The train was almost empty, the kind of late-night ride where time stretches, where the world outside becomes nothing but streaks of light slipping past the window. I sat near the back, watching the reflection of my own face flicker against the dark.
Across from me, a man shifted in his seat. He looked restless, tapping his fingers against his knee, checking his phone, staring at nothing. His body was still, but his mind was moving—fast, urgent, unsatisfied. He looked like someone waiting for something. Or maybe someone who had everything but still felt like something was missing.
I knew that feeling.
There was a time when my happiness was always tied to the next thing. The next trip, the next job, the next moment that would finally make everything fall into place. I was always looking forward, always reaching, always convinced that just beyond my grasp was the thing that would make it all make sense. But the horizon never gets closer. The more you chase, the further it moves.
Wanting is a quiet kind of suffering, the kind you don’t notice until it’s too late.
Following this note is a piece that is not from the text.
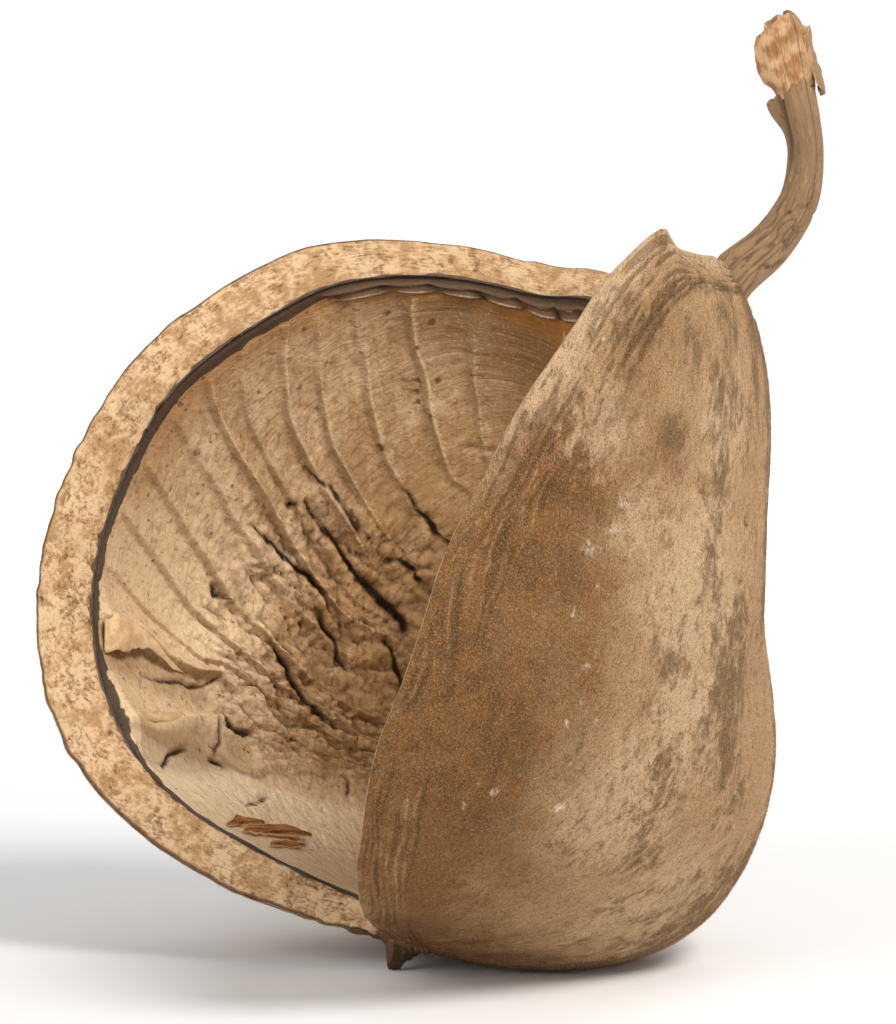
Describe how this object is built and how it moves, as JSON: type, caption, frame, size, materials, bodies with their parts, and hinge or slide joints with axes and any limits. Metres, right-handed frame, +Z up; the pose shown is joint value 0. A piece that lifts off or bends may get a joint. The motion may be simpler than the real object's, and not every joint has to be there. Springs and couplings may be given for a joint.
{
  "type": "buddha nut pod",
  "caption": "Dried woody seed pod, split open into a heart-shaped bowl with a papery ridged lining and a curved stalk, for display or craft use.",
  "frame": {"origin": "on the floor, under the middle of the whole object's box, stalk included", "axes": "+Z up from the floor to the stalk's torn top, -Y out of the open mouth, +X across the valves to the right one as seen from the mouth"},
  "size_m": [0.1261, 0.1344, 0.164],
  "materials": {
    "husk": "matte",
    "bark": "matte"
  },
  "bodies": {
    "root": {"pod": "husk", "stalk": "bark"}
  },
  "joints": []
}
The kind that convinces you it’s normal, that everyone feels this way, that life is supposed to be a series of small, temporary satisfactions. But the truth is, the more you want, the more you suffer.
Happiness isn’t found in getting what you want. It’s found in needing less.
Desire is Suffering
People don’t think of desire as suffering. They think of it as drive, ambition, hunger. Something good. Something necessary. But wanting creates a gap between where you are and where you think you should be. And that gap? That’s where suffering lives.
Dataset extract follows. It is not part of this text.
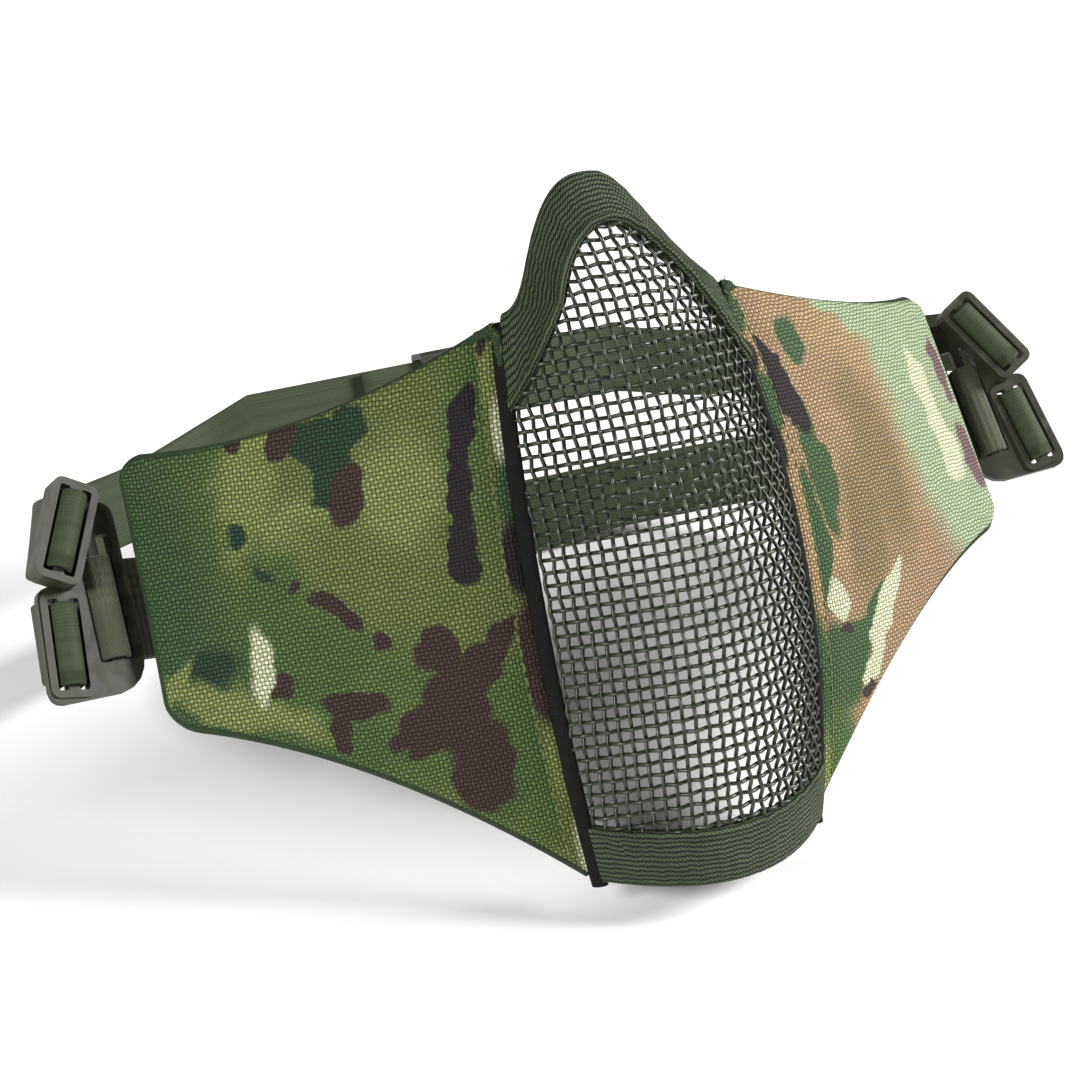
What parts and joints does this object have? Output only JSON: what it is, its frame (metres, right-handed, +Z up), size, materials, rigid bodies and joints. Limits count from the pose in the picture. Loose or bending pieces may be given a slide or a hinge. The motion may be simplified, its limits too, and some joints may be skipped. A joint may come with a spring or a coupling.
{
  "type": "face mask",
  "caption": "Foldable half-face mask: domed wire-mesh front, padded camouflage cheek panels, three-way side buckles and two adjustable straps.",
  "frame": {"origin": "middle of the footprint on the table, under the mask as it reclines on its chin binding and lower strap", "axes": "+Z up from the table; X across the mask with its plane of symmetry at X = 0; -Y the way the mesh faces. Upright, as worn, the mask would be turned 26 degrees forward about X"},
  "size_m": [0.284, 0.2084, 0.161],
  "materials": {
    "wire": "semi-gloss",
    "elastic_binding": "ribbed knit",
    "black_tape": "matt",
    "camo_cloth": "coarse plain weave, printed camouflage",
    "foam": "matt",
    "lining": "soft brushed cloth",
    "edge_binding": "folded tape",
    "webbing": "ribbed webbing",
    "strap": "smooth elastic webbing",
    "buckle_plastic": "moulded, satin"
  },
  "bodies": {
    "front": {"mesh_panel": "wire", "nose_binding": "elastic_binding", "chin_binding": "elastic_binding", "left_side_tape": "black_tape", "right_side_tape": "black_tape"},
    "left_cheek": {"left_cheek_cover": "camo_cloth", "left_cheek_pad": "foam", "left_cheek_lining": "lining", "left_cheek_binding": "edge_binding"},
    "right_cheek": {"right_cheek_cover": "camo_cloth", "right_cheek_pad": "foam", "right_cheek_lining": "lining", "right_cheek_binding": "edge_binding"},
    "left_harness": {"left_anchor_webbing": "webbing", "left_buckle": "buckle_plastic", "upper_strap_left": "strap", "lower_strap_left": "strap"},
    "right_harness": {"right_anchor_webbing": "webbing", "right_buckle": "buckle_plastic", "upper_strap_right": "strap", "lower_strap_right": "strap"},
    "upper_slider": {"upper_slider": "buckle_plastic"},
    "lower_slider": {"lower_slider": "buckle_plastic"}
  },
  "joints": [
    {"name": "left_cheek_fold", "type": "hinge", "parent": "front", "child": "left_cheek", "pos_m": [-0.032, -0.05928, 0.07125], "axis": [0, -0.4384, -0.8988], "range_deg": [-20, 12]},
    {"name": "right_cheek_fold", "type": "hinge", "parent": "front", "child": "right_cheek", "pos_m": [0.032, -0.05928, 0.07125], "axis": [0, 0.4384, 0.8988], "range_deg": [-20, 12]},
    {"name": "left_harness_swing", "type": "hinge", "parent": "left_cheek", "child": "left_harness", "pos_m": [-0.1165, -0.00826, 0.0675], "axis": [0, -0.4384, -0.8988], "range_deg": [-12, 20]},
    {"name": "right_harness_swing", "type": "hinge", "parent": "right_cheek", "child": "right_harness", "pos_m": [0.1165, -0.00826, 0.0675], "axis": [0, 0.4384, 0.8988], "range_deg": [-12, 20]},
    {"name": "upper_slider_slide", "type": "slide", "parent": "left_harness", "child": "upper_slider", "axis": [1, 0, 0], "range_m": [-0.012, 0.012]},
    {"name": "lower_slider_slide", "type": "slide", "parent": "left_harness", "child": "lower_slider", "axis": [1, 0, 0], "range_m": [-0.012, 0.012]}
  ],
  "couplings": [
    {"joint": "right_cheek_fold", "follows": "left_cheek_fold", "ratio": 1},
    {"joint": "left_harness_swing", "follows": "left_cheek_fold", "ratio": -1},
    {"joint": "right_harness_swing", "follows": "left_cheek_fold", "ratio": -1}
  ]
}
Most people spend their lives running from one desire to the next, mistaking temporary relief for happiness. They buy things, achieve things, chase things, thinking that once they get there, it will be enough. But enough never comes. One desire is replaced by another. The list never ends.
The world tells us to want more. More success, more experiences, more validation, more everything. But more is an illusion. More is a trap. The people who have everything still want something. And the people who have nothing can still be content.
Happiness isn’t in the having. It’s in the letting go.
Happiness is a Skill
Most people think happiness is something that happens to them. That it’s a product of circumstance, of luck, of having the right life at the right time. But happiness isn’t an accident. It’s a practice. A skill. Something you learn, something you choose.
It doesn’t come from achievements. It doesn’t come from money or relationships or external success. It comes from how you see the world, from how you train your mind to respond to what is, rather than what could be.
I used to think I needed a reason to be happy. Now I understand that happiness doesn’t need a reason. It exists in the space between moments, in the pauses, in the quiet. It’s in the breath between words, in the feeling of sunlight on your skin, in the way the wind moves through the trees.
It’s not something you wait for. It’s something you cultivate.
The Stillness Beneath the Noise
Meditation taught me that most of my suffering came from my own mind. The endless thoughts, the constant planning, the running dialogue that never let me just be.
When you sit still long enough, you start to see how loud everything is. The mind jumps from one thing to another, restless, impatient, always looking for something to hold onto. But if you watch closely, you realize the thoughts are just clouds passing by. You don’t have to chase them. You don’t have to follow.
There is peace in stillness, in the quiet space beneath the noise. The world is always moving, always pushing, always demanding more. But underneath it all, there is a place inside you that does not change, that does not need, that does not suffer.
That place is always there. Most people never find it. They are too busy searching for something else.
Lessons in Letting Go
- Desire creates suffering. The less you want, the freer you become.
- Happiness is not external. It’s a skill, not an achievement.
- Silence teaches you. The mind is loud; peace is found beneath the noise.
- Nothing is missing. Everything you think you need is just a story. Let it go.
- The present moment is enough. The more you resist, the more you suffer. The moment you stop chasing, you arrive.
There’s a kind of beauty in things as they are. Not in their perfection, not in their completion, but in their impermanence, their rough edges, their quiet presence. It is an art of seeing that beauty—the art of embracing what is, rather than longing for what isn’t.
We are taught to believe that happiness is somewhere out there, waiting for us in the future. But wabi-sabi reminds us that happiness is already here, in the cracks and imperfections of daily life. In the chipped teacup. In the fading light. In the silence between words.
To chase less is to feel more. To want less is to see more. To stop running is to finally arrive.
The Train at Midnight
The man across from me checked his phone again, sighed, tapped his fingers against his knee. The doors opened at the next stop, and he stood, stepping into the night with the same restless energy he had carried onto the train.
I stayed in my seat, watching the doors close, feeling the hum of the engine beneath my feet. The city blurred past, neon lights flickering against the glass.
I had nowhere to be. No urgent desires pulling me forward. Just the quiet rhythm of the train, the breath in my lungs, the stillness of being exactly where I was.
And for the first time in a long while, that was enough.